J’ai envie de me vautrer comme elles, de flotter sans projets, sans ambition, sans angoisse. J’ai envie d’habiter ma vie comme on habite une véranda.

Ce passage m’a fait arrêter ma lecture. Puis j’ai relu cette dernière phrase : J’ai envie d’habiter ma vie comme on habite une véranda.

Et je me suis mise à rêver de mon enfance, de mes après-midis chez la voisine avec mes trois copines de l’époque et de nos moments d’ennuis, de joie, de jeux. Des heures non programmées, juste le bonheur d’être ensemble, l’insouciance de ce qui se passe dans le monde qui nous entoure.

Et je me dis que oui, par moment, j’ai envie de me détacher du timing du quotidien.

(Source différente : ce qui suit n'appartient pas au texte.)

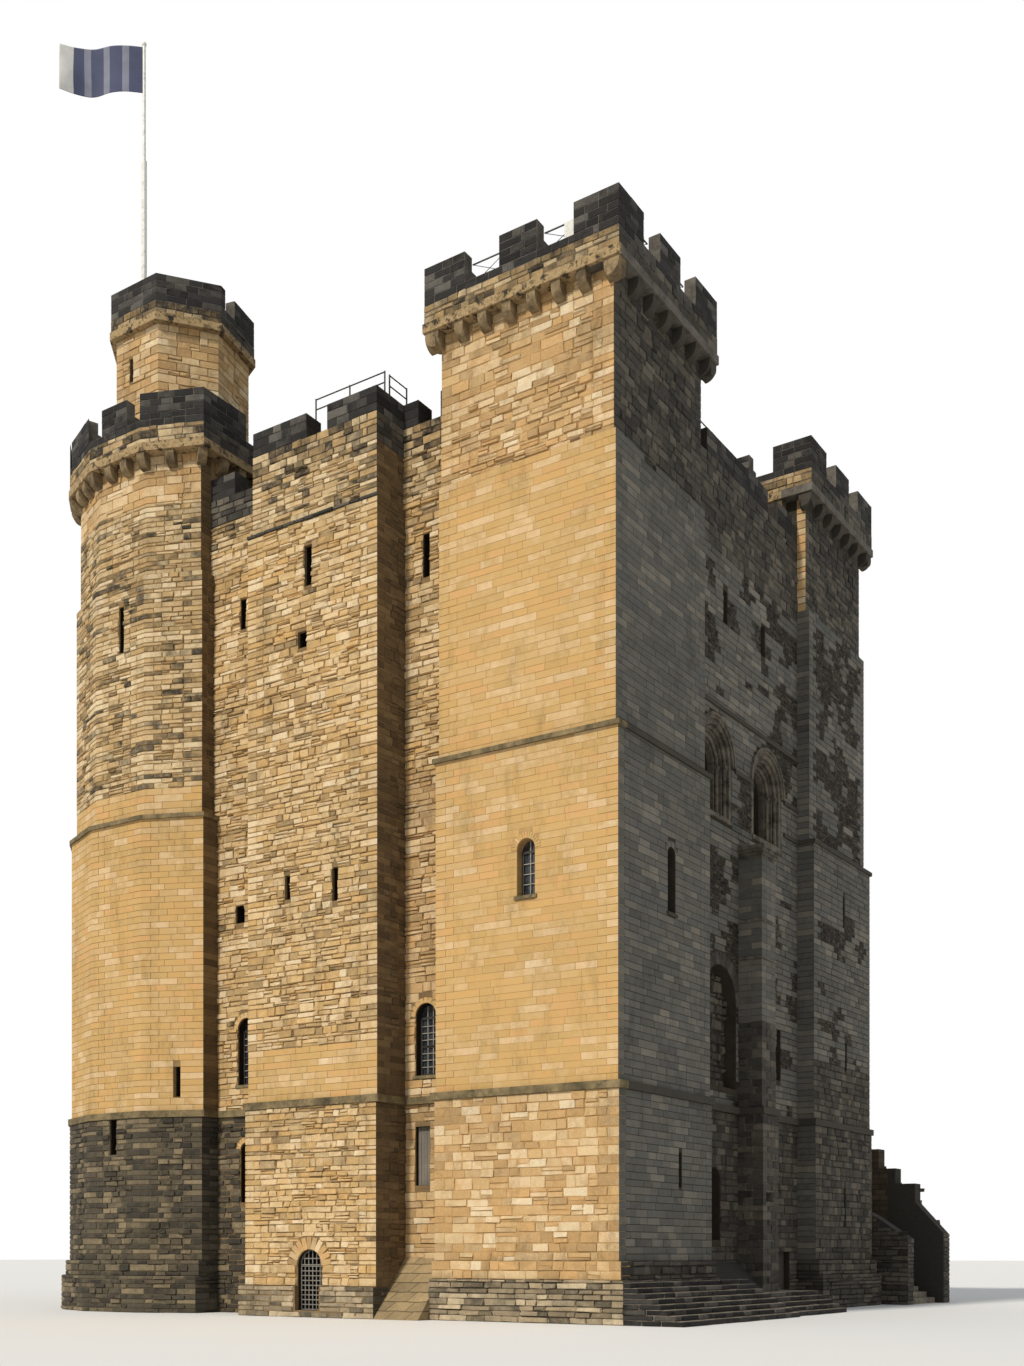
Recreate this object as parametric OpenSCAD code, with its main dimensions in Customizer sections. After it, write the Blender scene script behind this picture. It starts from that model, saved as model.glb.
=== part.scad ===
// Norman castle keep with four corner turrets, a west buttress and an east stair.
// Millimetres. +X east, +Y north, +Z up. Origin: middle of the keep at ground level.

/* [Keep] */
// East to west width over the turret faces
keep_w = 17000; // [16400:100:17600]
// South to north length over the turret faces
keep_l = 19600; // [19000:100:20200]
// Set-back of the west and east walls behind the turret faces
side_recess = 600; // [450:50:750]
// Set-back of the south and north walls behind the turret faces
end_recess = 550; // [450:50:700]

/* [Levels] */
// Top of the rough plinth
plinth_h = 1500; // [1300:50:1700]
// Lower string course, underside
string_low_z = 5600; // [5400:50:5800]
// Upper string course, underside
string_high_z = 14300; // [14000:50:14600]
// Top of the smooth ashlar, where the turrets step in
offset_z = 21300; // [21000:50:21600]
// Roof walk behind the parapets
roof_z = 22700; // [22500:50:22900]
// Top of the main wall parapets
parapet_top_z = 24100; // [23900:50:24300]
// Springing of the south-west turret parapet
sw_lip_z = 25250; // [25100:50:25400]
// Springing of the other turret parapets
turret_lip_z = 24750; // [24600:50:24950]
// Springing of the flag turret parapet
flag_lip_z = 29600; // [29400:50:29800]

/* [Turrets] */
// South-west turret, east to west
sw_w = 4930; // [4700:10:5100]
// South-west turret, south to north
sw_l = 5300; // [5100:10:5500]
// South-east and north-east turrets, east to west
east_turret_w = 4830; // [4700:10:5000]
// South-east and north-east turrets, south to north
east_turret_l = 4800; // [4600:10:5000]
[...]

Cela m’arrive d’ailleurs parfois sans que je m’en rende compte : en écrivant, en dessinant ou en me promenant dans la nature. Je n’ai alors plus vraiment conscience du temps qui passe, je ne suis pas franchement concentrée. J’écris ce qui me passe par la tête, je gribouille au hasard, je m’arrête de marcher sans véritable raison. Et je me sens bien, je me laisse aller.

Et depuis que j’ai lu ce passage des Ya-Ya, je me demande : est-ce que cela vous arrive aussi, d’habiter parfois votre vie comme on habite une véranda ?

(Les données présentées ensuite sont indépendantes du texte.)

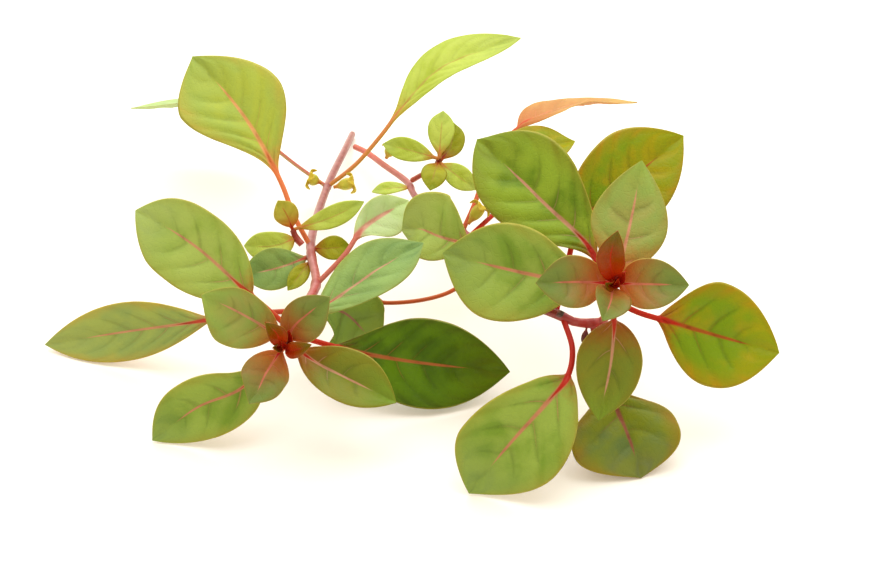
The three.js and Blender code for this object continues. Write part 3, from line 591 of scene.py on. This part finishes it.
def shape_leaf(piece, leaf, seed):
    """Lays a round bar along the leaf's route: a stalk that widens into a folded, quilted blade."""
    bar = corners_of(piece)
    leaf = ORDINARY_LEAF | leaf
    width, stalk, fold = leaf["width"], leaf["stalk"], leaf["fold"]
    route = smooth_route(leaf["route"])
    share = 1 - (1 - bar[:, 0]) ** SECTION_SPREAD
    t = np.clip((share - stalk) / (1 - stalk), 0, 1)
    angle = np.arctan2(bar[:, 2], bar[:, 1])
    side_share = 1 - 2 * np.abs(angle) / math.pi
    half = np.sign(np.round(side_share, 6))
    out = np.abs(side_share)
    on_margin = np.abs(bar[:, 2]) < TOUCH
    under = np.where(on_margin, 0.5, np.where(bar[:, 2] > 0, 0.0, 1.0))

    places, headings = follow(route, share)
    facing = np.array(leaf["face"], float)
    normals = unit(facing - headings * (headings @ facing)[:, None])
    sides = np.cross(normals, headings)

    # outline
    stalk_half = mix(min(STALK_HALF_WIDTH, width * STALK_SHARE), TIP_HALF_WIDTH, t)
    blade_half = width / 2 * (1 + leaf["lean"] * half) * blade_shape(t, half, leaf)
    across = stalk_half * np.sin(side_share * math.pi / 2) + blade_half * side_share * math.cos(fold)
    from_rib = out * blade_half
    in_blade = np.clip(blade_half / 2, 0, 1)

    # the side veins' valleys and the tissue that swells between them
    veins = max(FEWEST_VEINS, route[1][-1] * (1 - stalk) / VEIN_SPACING)
    drift = VEIN_DRIFT[0] * np.sin(5 * t + seed) + VEIN_DRIFT[1] * np.sin(4 * side_share + 2 * seed)
    phase = veins * (t - VEIN_SWEEP * out ** VEIN_CURVE) + VEIN_STAGGER * half + drift
    vein_end = smooth(out, 0.35, 0.95) + smooth(t, 0.55, 0.95)
    swell = np.abs(np.sin(math.pi * phase)) ** 0.6 * np.clip(1 - 0.7 * vein_end, 0, 1)
    groove = GROOVE_DEPTH * np.exp(-(from_rib / GROOVE_HALF_WIDTH) ** 2) * np.clip(6 * t, 0, 1)
    quilt = QUILT_SHARE * width * (swell - groove) * in_blade

    # the fold, which levels off towards the margin, the waved margin and the thickness
    wave = WAVE_SHARE * width * in_blade * out ** 2
    wave = wave * np.sin(WAVE_RUN * t + seed + WAVE_STAGGER * half)
    rise = blade_half * math.sin(fold) * (1.3 * out ** 1.2 - 0.3 * out ** 3)
    blade_share = np.clip(t * STALK_BLEND, 0, 1)
    half_depth = mix(min(STALK_HALF_DEPTH, width * STALK_SHARE), BLADE_HALF_DEPTH, blade_share)
    round_half = np.cos(side_share * math.pi / 2)
    flat_half = np.sqrt(np.clip(1 - out ** 6, 0, 1))
    depth = half_depth * mix(round_half, flat_half, blade_share)
    keel = KEEL_DEPTH * (1 - t) * np.exp(-(from_rib / KEEL_HALF_WIDTH) ** 2) * blade_share
    through = np.where(under > 0.5, -depth - keel * np.clip(blade_half, 0, 1), depth)
    through = np.where(on_margin, 0, through)

    lift = (rise + wave + quilt + through)[:, None]
    move_corners(piece, in_frame(places + sides * across[:, None] + normals * lift))

    rib_half = (mix(MIDRIB_BASE * width, MIDRIB_TIP * width, t ** 0.5) + MIDRIB_LEAST) * leaf["rib"]
    rib = np.abs(across) / rib_half
    record_share(piece, "along", np.where(share < stalk, share / stalk - 1, t))
    record_share(piece, "out", out)
    record_share(piece, "rib", rib + 2 * smooth(t, 0.6, 0.95))
    record_share(piece, "rib_root", rib + 2 * smooth(t, 0.0, 0.45))
    record_share(piece, "phase", phase)
    record_share(piece, "vein_end", vein_end)
    record_share(piece, "under", under)


def shape_stem(piece, stem, joints):
    """Lays a round bar along the stem's route, swollen at each joint and faintly ridged."""
    bar = corners_of(piece)
    route = smooth_route(stem["route"])
    share = bar[:, 0]
    places, headings = follow(route, share)
    upright = np.array(STEM_UPRIGHT)
    normals = unit(upright - headings * (headings @ upright)[:, None])
    sides = np.cross(normals, headings)
    angle = np.arctan2(bar[:, 2], bar[:, 1])
    from_axis = np.hypot(bar[:, 1], bar[:, 2])
    near = np.zeros(len(share))
    for joint in joints:
        near = np.maximum(near, np.exp(-((share - joint) * route[1][-1] / JOINT_REACH) ** 2))
    radius = mix(stem["radii"][0], stem["radii"][1], share) * (1 + JOINT_SWELL * near)
    radius = radius * (1 + RIDGE_SHARE * np.cos(RIDGE_COUNT * angle + 0.3 * np.sin(share * 9)))
    outward = sides * np.cos(angle)[:, None] + normals * np.sin(angle)[:, None]
    move_corners(piece, in_frame(places + outward * (radius * from_axis)[:, None]))
    record_share(piece, "along", share)
    record_share(piece, "joint", near)
    # the painted highlight's mask: how far each corner faces the lit side
    record_share(piece, "painted_highlight_side", outward @ unit(np.array(PAINTED_HIGHLIGHT_SIDE)))
    record_share(piece, "pith", (from_axis < 1 - 1.2 * RIND_SHARE) & (share < 0.01))


def capsule_axes(capsule):
    """A capsule's foot, length, direction and two directions across it."""
    foot, tip = np.array(capsule["foot"], float), np.array(capsule["tip"], float)
    length = np.linalg.norm(tip - foot)
    axis = (tip - foot) / length
    side = unit(np.cross(axis, (0, 0, 1.0)))
    return foot, length, axis, side, np.cross(side, axis)


def shape_capsule(piece, capsule, girth):
    """Stands a capsule blank on its foot, with four rounded lobes."""
    blank = corners_of(piece)
    foot, length, axis, side, top = capsule_axes(capsule)
    angle = np.arctan2(blank[:, 1], blank[:, 0])
    lobed = girth * (1 + CAPSULE_LOBE * np.cos(4 * angle) * smooth(blank[:, 2], 0.2, 0.5))
    shaped = (foot + axis * (blank[:, 2] * length)[:, None]
              + side * (blank[:, 0] * lobed)[:, None] + top * (blank[:, 1] * lobed)[:, None])
    move_corners(piece, in_frame(shaped))
    record_share(piece, "along", blank[:, 2])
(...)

Si Katia, Magali et Vanessa passent par là, je les embrasse bien fort.

4 thoughts to “Le collier de perles des Ya-Ya”

  1. Des colliers de pâquerettes…des trésors cachés dans la rigole de la cave…des spectacles à gogo…bises

  2. Je n’ai pas lu ce livre… Mais cet extrait me ramène aussi à mon enfance… Aux moments de bonheur pur, simple, insouciant… J’ai beau être heureuse aujourd’hui, je ne pense pas pouvoir, réussir à me laisser aller comme je le faisais à l’époque. D’ailleurs c’est révélateur: aujourd’hui je sens bien qu’il me faudrait une action, une volonté de me laisser aller. Alors qu’à l’époque je vivais l’instant présent, sans effort, intensément. Je vole des instants de décontraction (un bon livre, un bon film, une bonne sieste, un petit jogging au milieu des vignes…), mais je culpabilise parfois ensuite de ce temps « perdu ».
    Adulte, je suis plus dans le « faire » que dans « l’être »… C’est sans doute la raison pour laquelle nous avons l’impression que notre vie nous échappe car à force de faire on en oublie de vivre…

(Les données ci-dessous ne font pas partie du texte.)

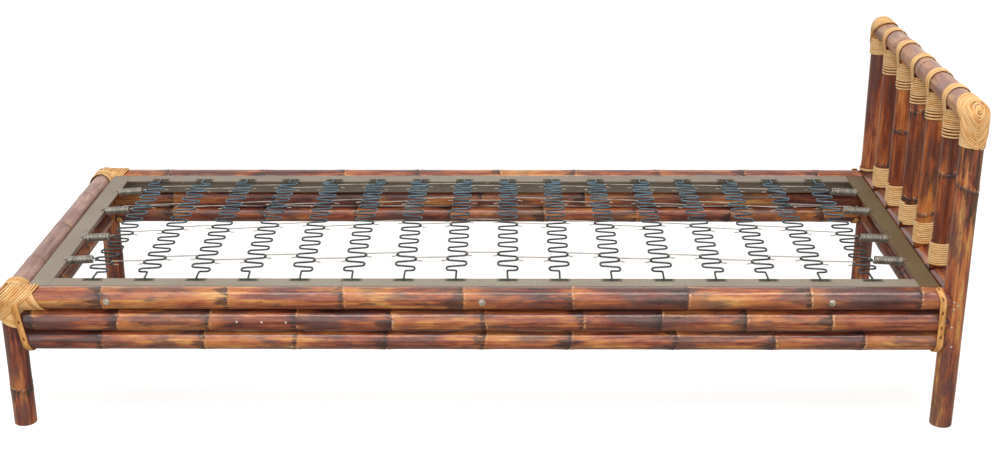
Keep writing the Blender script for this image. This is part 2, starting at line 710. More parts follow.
# %% Headboard rail and spindles
RAIL_OVERHANG = 12.0
SPINDLE_JOINTS = [[88.0], [215.0], [92.0, 300.0], [104.0], [239.0]]
SPINDLE_LEANS = {104.0: (7.0, 0.0), 215.0: (3.0, math.pi), 239.0: (2.5, 0.0)}
SPINDLE_KNOTS = {3: [(182.0, math.radians(-100), 8.0, 4.5)]}


def over_top_pole(offset):
    return round_cut(RAIL_RADII["top"] + GAP, offset[0])


rail_length = 2 * (HALF_WIDTH + RAIL_OVERHANG)
rail = culm(np.array([HALF_LENGTH, -rail_length / 2, HEAD_RAIL_HEIGHT]), Y_AXIS,
            HEAD_RAIL_RADIUS, rail_length, spaced(150, 215, rail_length), seed=121)
add_piece("headboard_rail", [rail], faded_bamboo, ["headboard_top_rail"], sharp=50)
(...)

    1. Comme tu as raison, Carine !
      Certains disent que 3 verbes définissent notre comportement : avoir, faire et être, et que dans notre société de consommation, la tendance est de se focaliser sur « avoir ». Tu décris bien la tendance du « faire ». Je trouve que c’est aussi un biais de la société actuelle dans laquelle on doit répondre le plus vite possible à un tas de demandes, on ne prend plus vraiment le temps de réfléchir, de se poser, on est dans la réactivité, notamment au boulot. On doit sans cesse gérer les interruptions (mails, messages, coups de fil…) et le maître- mot est l’adaptation.
      Vivre l’instant présent est une sorte de défi. Ne pas se laisser emporter dans le tourbillon des choses à faire, à posséder. Ralentir, se recentrer, s’asseoir dans sa véranda.